Auch neun Bundesländer hätten sich im Vorfeld der heutigen Konferenz bereits ablehnend oder kritisch zu dem Gesetzentwurf geäußert, so die Initiative. "Das würde reichen, um das Gesetz zum Scheitern zu bringen."

"Fast zwei Drittel der Bundesbürger wollen, dass die Bahn vollständig in öffentlicher Hand bleibt. Darüber dürfen sich ihre gewählten Vertreter nicht hinwegsetzen", sagte Werner Reh, Verkehrsexperte beim Bund für Umwelt und Naturschutz Deutschland (BUND). "Weil sich die Bundesregierung so weit vom Volkswillen entfernt habe, müssen jetzt die Länder dieses Gesetz stoppen. Sie sind von den negativen Auswirkungen direkt betroffen und würden sich mit einer Zustimmung zu diesem Gesetz politisch kastrieren."

Nach Darstellung von Bundesverkehrsminister Wolfgang Tiefensee bringt die "Bahnreform" für die Kunden viele Vorteile. "Die Preise bleiben erschwinglich. Und die Autobahn wird durchlässiger, weil mehr Waren und Menschen im Zug befördert werden", sagte Tiefensee gegenüber der "Zeit" vom 27. Juli.

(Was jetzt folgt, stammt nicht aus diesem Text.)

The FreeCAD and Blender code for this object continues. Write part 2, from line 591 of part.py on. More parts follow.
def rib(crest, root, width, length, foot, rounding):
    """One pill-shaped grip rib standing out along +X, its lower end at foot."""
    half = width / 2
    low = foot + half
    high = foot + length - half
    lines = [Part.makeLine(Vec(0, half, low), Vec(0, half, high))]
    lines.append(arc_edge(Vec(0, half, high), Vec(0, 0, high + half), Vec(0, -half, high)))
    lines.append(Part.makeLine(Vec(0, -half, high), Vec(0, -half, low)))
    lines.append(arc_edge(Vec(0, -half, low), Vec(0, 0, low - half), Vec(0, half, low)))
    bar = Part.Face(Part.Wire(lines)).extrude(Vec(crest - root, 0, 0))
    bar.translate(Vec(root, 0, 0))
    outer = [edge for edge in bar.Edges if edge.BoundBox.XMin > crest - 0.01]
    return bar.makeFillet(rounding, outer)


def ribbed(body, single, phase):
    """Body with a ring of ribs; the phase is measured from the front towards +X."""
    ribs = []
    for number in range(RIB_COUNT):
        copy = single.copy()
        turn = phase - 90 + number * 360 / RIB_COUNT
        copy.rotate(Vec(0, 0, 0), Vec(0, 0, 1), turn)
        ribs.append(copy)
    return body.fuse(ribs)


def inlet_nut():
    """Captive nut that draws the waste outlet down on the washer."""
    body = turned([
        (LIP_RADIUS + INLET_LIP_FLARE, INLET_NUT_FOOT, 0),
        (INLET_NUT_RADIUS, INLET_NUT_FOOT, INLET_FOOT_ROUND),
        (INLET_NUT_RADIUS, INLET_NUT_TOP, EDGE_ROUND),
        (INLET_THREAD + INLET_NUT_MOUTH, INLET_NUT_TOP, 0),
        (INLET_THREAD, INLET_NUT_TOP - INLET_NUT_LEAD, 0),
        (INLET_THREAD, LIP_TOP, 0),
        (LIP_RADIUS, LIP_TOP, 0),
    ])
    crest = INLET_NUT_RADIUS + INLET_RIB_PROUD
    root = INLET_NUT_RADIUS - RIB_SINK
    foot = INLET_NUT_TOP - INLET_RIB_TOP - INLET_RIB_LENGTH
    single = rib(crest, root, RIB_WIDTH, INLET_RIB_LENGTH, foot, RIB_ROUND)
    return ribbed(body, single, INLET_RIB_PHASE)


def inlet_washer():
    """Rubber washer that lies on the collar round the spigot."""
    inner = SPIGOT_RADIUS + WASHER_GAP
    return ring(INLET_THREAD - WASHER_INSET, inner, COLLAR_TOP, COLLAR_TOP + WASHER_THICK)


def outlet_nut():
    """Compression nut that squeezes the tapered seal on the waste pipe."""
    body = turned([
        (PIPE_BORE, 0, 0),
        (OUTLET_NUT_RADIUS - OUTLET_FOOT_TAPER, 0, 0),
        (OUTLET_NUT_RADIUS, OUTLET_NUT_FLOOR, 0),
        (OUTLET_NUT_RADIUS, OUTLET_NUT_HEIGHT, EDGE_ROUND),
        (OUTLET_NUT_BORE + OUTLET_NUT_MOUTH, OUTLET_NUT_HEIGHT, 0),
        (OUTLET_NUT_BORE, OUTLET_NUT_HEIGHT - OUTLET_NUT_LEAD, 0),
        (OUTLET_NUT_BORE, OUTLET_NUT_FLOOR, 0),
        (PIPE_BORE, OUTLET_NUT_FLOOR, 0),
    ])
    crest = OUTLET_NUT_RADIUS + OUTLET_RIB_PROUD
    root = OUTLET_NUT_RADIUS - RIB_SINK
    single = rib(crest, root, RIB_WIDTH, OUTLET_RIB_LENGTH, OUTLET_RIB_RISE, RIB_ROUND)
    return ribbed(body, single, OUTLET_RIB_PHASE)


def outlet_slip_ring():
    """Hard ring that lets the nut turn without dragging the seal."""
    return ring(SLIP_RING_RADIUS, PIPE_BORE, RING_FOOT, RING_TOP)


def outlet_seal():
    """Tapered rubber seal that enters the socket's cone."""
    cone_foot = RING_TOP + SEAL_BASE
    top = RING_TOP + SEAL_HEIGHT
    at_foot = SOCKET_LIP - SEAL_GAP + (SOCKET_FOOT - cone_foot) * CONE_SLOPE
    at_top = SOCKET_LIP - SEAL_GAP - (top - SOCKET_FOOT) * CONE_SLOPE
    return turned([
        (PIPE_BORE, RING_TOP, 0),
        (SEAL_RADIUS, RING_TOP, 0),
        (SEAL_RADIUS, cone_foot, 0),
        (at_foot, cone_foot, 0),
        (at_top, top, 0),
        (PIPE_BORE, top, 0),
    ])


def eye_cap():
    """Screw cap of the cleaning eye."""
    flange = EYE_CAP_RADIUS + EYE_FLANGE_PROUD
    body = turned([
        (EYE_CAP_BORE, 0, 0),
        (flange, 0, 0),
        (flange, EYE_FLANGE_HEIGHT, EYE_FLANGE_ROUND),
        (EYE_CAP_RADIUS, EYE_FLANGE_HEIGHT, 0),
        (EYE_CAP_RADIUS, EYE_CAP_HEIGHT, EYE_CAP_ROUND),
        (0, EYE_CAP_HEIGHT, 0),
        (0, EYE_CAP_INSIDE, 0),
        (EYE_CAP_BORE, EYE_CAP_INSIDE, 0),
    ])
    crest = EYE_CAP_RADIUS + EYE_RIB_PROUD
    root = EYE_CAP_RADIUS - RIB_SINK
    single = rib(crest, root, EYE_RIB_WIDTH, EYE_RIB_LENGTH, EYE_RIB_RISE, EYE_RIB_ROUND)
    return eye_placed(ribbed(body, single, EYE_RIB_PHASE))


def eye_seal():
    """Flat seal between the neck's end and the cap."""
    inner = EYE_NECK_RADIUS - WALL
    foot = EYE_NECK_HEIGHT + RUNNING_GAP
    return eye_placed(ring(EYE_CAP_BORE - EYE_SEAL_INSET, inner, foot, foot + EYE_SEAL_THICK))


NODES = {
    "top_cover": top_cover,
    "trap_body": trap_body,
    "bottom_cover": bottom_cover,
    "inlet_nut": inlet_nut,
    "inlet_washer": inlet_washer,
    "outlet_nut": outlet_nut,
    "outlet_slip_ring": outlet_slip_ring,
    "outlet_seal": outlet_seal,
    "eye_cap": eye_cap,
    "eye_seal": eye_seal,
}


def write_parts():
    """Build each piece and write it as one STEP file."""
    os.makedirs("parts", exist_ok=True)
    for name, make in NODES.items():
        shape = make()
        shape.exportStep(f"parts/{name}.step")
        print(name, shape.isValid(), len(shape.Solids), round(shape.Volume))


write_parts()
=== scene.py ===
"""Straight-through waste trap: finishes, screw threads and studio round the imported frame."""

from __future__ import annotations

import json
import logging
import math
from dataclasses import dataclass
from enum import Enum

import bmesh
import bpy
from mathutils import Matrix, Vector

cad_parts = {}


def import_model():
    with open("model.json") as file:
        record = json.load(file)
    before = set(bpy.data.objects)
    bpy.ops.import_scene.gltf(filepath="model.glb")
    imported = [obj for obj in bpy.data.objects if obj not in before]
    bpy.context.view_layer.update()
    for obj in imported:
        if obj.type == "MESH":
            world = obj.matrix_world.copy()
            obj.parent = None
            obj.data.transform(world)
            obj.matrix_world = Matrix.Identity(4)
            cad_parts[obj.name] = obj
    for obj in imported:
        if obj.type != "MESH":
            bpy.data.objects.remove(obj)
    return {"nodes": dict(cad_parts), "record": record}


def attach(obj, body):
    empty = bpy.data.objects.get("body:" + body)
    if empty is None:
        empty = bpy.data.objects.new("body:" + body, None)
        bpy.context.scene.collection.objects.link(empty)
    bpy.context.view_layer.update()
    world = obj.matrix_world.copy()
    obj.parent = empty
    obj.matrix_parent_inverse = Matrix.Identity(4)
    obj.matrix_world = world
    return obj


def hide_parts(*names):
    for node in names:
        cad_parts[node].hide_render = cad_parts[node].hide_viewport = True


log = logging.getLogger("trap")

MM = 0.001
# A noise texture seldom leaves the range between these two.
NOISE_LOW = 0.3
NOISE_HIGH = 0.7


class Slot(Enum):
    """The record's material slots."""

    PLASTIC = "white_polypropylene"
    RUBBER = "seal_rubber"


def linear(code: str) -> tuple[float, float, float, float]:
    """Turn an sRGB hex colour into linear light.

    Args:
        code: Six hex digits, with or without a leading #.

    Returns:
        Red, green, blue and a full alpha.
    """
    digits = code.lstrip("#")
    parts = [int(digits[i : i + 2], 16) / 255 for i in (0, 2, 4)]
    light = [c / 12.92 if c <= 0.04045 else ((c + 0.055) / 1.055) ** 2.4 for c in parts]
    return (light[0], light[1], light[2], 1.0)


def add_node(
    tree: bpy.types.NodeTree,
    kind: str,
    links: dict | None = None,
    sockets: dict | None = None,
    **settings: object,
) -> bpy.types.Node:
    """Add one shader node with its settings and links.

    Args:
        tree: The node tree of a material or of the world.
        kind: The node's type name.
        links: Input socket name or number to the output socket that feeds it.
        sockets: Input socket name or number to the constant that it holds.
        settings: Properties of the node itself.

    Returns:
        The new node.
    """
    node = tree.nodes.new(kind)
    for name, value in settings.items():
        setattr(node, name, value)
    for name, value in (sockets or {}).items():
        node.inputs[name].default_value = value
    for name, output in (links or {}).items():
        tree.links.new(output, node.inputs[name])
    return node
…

Ab dem 1 .Januar 2010 sei der internationale Personenverkehr liberalisiert, "dann gibt es heftigen Wettbewerb um Marktanteile".

Es sei "legitim, dass dem Unternehmen, das über Jahrzehnte diese Dienstleistung mit deutschen Arbeitnehmern erbracht hat, eine starke Stellung in diesem Wettbewerb garantiert wird", meint der Verkehrsminister. Die Pendler würden von neuen Zügen, Bahnhöfen mit Rolltreppen, mehr Informationen, besseren Taktzeiten und auch geringeren Abstände zwischen den Zügen profitieren.